(SUPPLIED MATERIAL):
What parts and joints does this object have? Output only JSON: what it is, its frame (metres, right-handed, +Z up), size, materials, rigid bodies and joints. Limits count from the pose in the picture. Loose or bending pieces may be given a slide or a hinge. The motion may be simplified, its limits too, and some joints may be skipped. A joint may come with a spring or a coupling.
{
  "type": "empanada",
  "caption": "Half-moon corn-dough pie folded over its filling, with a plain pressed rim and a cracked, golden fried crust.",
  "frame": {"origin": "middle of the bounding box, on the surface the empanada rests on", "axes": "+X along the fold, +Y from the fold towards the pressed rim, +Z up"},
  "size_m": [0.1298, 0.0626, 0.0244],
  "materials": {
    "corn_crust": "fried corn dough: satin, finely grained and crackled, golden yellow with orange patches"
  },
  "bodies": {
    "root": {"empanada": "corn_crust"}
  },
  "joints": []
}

(WRITTEN PROBLEM):
Please quote the data above in full, with no line missing.

(FINISHED ANSWER):
What parts and joints does this object have? Output only JSON: what it is, its frame (metres, right-handed, +Z up), size, materials, rigid bodies and joints. Limits count from the pose in the picture. Loose or bending pieces may be given a slide or a hinge. The motion may be simplified, its limits too, and some joints may be skipped. A joint may come with a spring or a coupling.
{
  "type": "empanada",
  "caption": "Half-moon corn-dough pie folded over its filling, with a plain pressed rim and a cracked, golden fried crust.",
  "frame": {"origin": "middle of the bounding box, on the surface the empanada rests on", "axes": "+X along the fold, +Y from the fold towards the pressed rim, +Z up"},
  "size_m": [0.1298, 0.0626, 0.0244],
  "materials": {
    "corn_crust": "fried corn dough: satin, finely grained and crackled, golden yellow with orange patches"
  },
  "bodies": {
    "root": {"empanada": "corn_crust"}
  },
  "joints": []
}